Hint: Remember the "weapons of mass delusion" ?
I bet someone commenting that the US government is lying
through their teeth about it would have been re-edited
pretty quick.
Where are we going and why are we in a handbasket?
Wikipedia does an extroadinary job from a wide variety of peer resources, both professional and layman alike. So called "experts" like academia are just as political in their research and analysis as well - specifically, in the social sciences. Peer review never really amounts to much more than a consensus, but not necessarily an accurate one. Objectivity is the holy grail which I don't think will ever be achieved whether in Encyclopedia, Wikipedia, or newspaper for that matter. The objectivity is best left to the reader, as well as the research, imho.
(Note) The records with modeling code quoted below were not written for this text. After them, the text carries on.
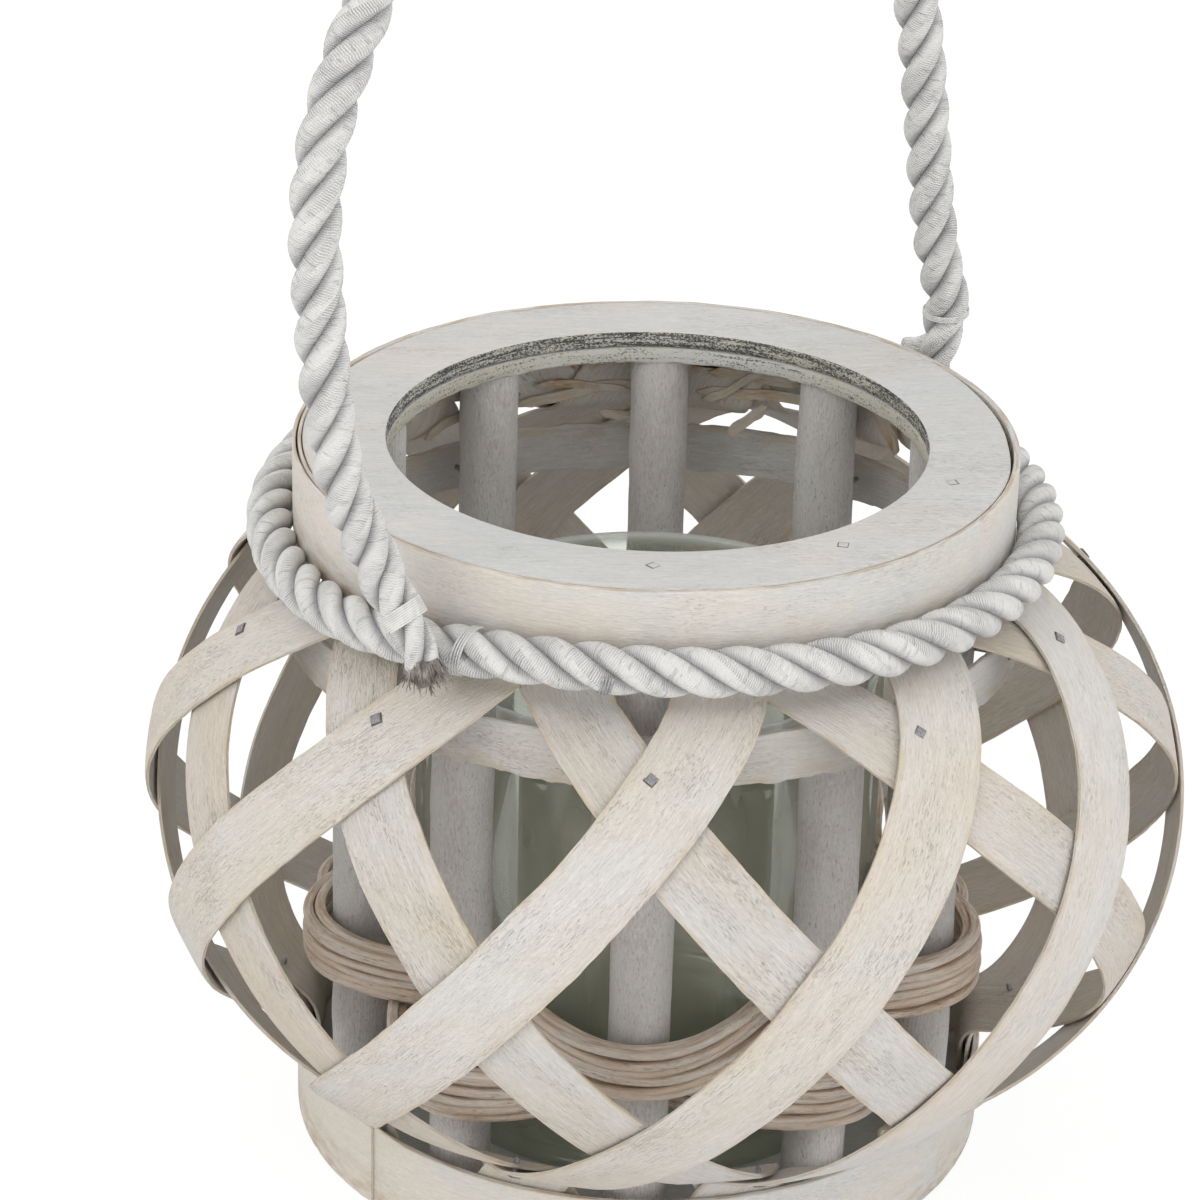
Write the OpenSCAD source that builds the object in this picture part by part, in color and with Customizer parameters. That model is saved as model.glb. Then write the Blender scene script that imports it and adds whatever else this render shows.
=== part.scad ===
// Hurricane candle lantern: a round basket of bent wood strips on ten upright
// sticks, a two-layer wooden top ring, a lift-out glass cylinder and a stiff
// rope bail that is lashed to a rope round the neck.
// Origin: centre of the underside. +Z up. The bail swings about a line along X.

/* [Body] */
// Height from the table to the top of the ring
body_h = 226; // [205:1:250]
// Radius of the strip basket at its widest
belly_r = 158; // [145:0.5:175]
// Height of the bulging part of the basket
belly_h = 158; // [148:1:166]
// How far the hand-made basket bulges out to one side
belly_lean = 5.5; // [0:0.5:8]
// Direction of that sideways bulge, in degrees
belly_lean_dir = -50; // [-180:5:180]

/* [Rings] */
// Outside diameter of the ring boards and of the base board
ring_d = 210; // [206:1:216]
// Diameter of the opening in the top ring
ring_bore_d = 160; // [150:1:162]
// Thickness of each of the two ring boards
ring_board_t = 5.35; // [4:0.05:7]
// Thickness of the base board
base_t = 10.7; // [8:0.1:14]
// Thickness of the bent rim bands
band_t = 2; // [1.5:0.1:3]
// Gap between a rim band and the shoulder where the basket starts to bulge
band_gap = 6.5; // [6:0.5:9]

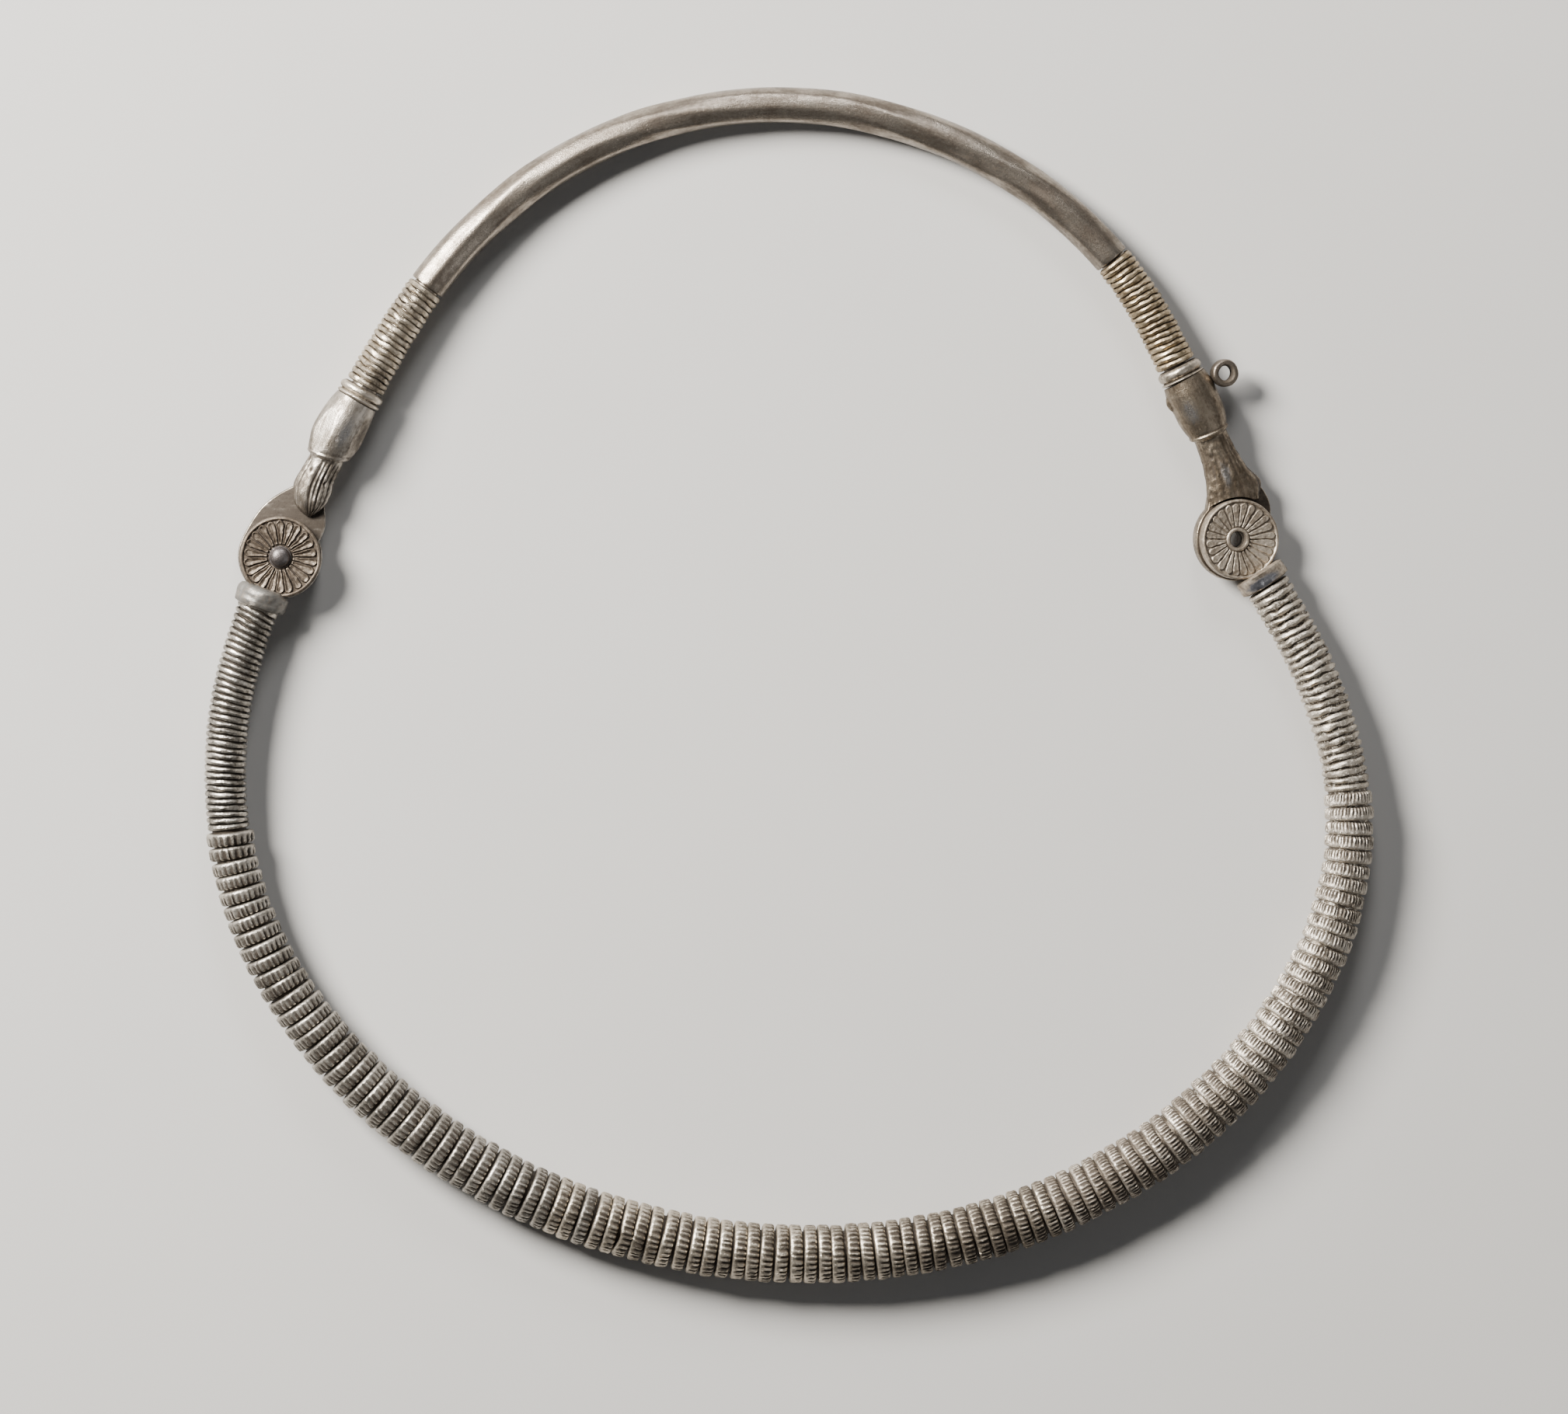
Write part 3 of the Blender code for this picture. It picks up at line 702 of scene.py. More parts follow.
def wound_wire(start, turns, pitch, wire, radii, lean, unevenness, seed, lumps=()):
    """Close turns of round wire, swept along a helix. radii are the winding's at its start and its end."""
    end = start + turns * pitch
    bm = fresh_body()
    circle = bmesh.ops.create_circle(bm, segments=WIRE_SIDES, radius=wire / 2)["verts"]
    middle = radii[0] - wire / 2
    upright = Matrix.Translation((start + wire / 2, 0.0, middle)) @ Matrix.Rotation(math.pi / 2, 4, "X")
    bmesh.ops.transform(bm, matrix=upright, verts=circle)
    steps = round(turns * WIRE_STEPS)
    spin(bm, circle + bm.edges[:], -2 * math.pi * turns, steps, advance=(turns * pitch - wire) / steps)
    bmesh.ops.holes_fill(bm, edges=[edge for edge in bm.edges if edge.is_boundary])
    points = Points(bm)
    height = (points.radius - middle) / (wire / 2)
    rolled = np.column_stack([points.x * 0.8, 1.6 * np.sin(points.angle), 1.6 * np.cos(points.angle)])
    # Dirt and painted shade: the wire is darker on its side towards the rod and the turns beside it.
    points.depth = np.clip(0.72 - 0.95 * height + 0.3 * wander(rolled, 0.6, seed + 9.0), 0.0, 1.0)
    rough = wander(rolled, 0.8, seed) + 0.6 * wander(rolled, 0.3, seed + 2.0)
    wider = lerp(*radii, (points.x - start) / (end - start)) - radii[0]
    points.grow(wider + unevenness * rough)
    inside = smooth_step((points.x - start) / 1.2) * smooth_step((end - points.x) / 1.2)
    sway = 1.4 * unevenness * wander(rolled, 0.7, seed + 5.0) + lean(points.x) * points.place[:, 1]
    points.place[:, 0] += inside * sway
    for where, angle, size in lumps:
        round_it = (points.angle - angle) * middle / (1.5 * size)
        near = np.exp(-(((points.x - where) / size) ** 2) - round_it**2)
        points.grow(0.22 * near)
        points.depth *= 1 - near
    points.write()
    for place, at, radius in ((start + wire / 2, start, radii[0]), (end - wire / 2, end, radii[1])):
        absorb(bm, wire_ring(place, radius, wire, seed + at))
    return bm


def steep_near_collar(x):
    return 0.16 * np.exp(-np.abs(x - FRONT_WIND_START) / 9.0)


def tilted(x):
    return -0.08 + 0.07 * np.sin(x / 2.3)


def level(x):
    return 0.0 * x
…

What you're asking for is really nothing more than some sort of certification, which most use as nothing more than back patting for their particular opinion. I say, take an Encyclopedia or Wikipedia for what it is, and just move on to the next.
I hope, when they die, cartoon characters have to answer for their sins.
What I want to know is if it is smart enough to distinguish edits that correct spelling and grammar mistakes from those that change content.
In particular I'm worried that the system will undervalue the information from people whose edits are frequently cleaned up by others even if that content is left unchanged.
If you liked this thought maybe you would find my blog nice too:
No, actually you could use a dummy account to smear anyone's reputation by constantly re-editing their page back to whatever you want. By fighting over the content of a page, you effectively decrease the reputation of both parties. Since the dummy account isn't a real person, you are safe to throw it away after you are finished.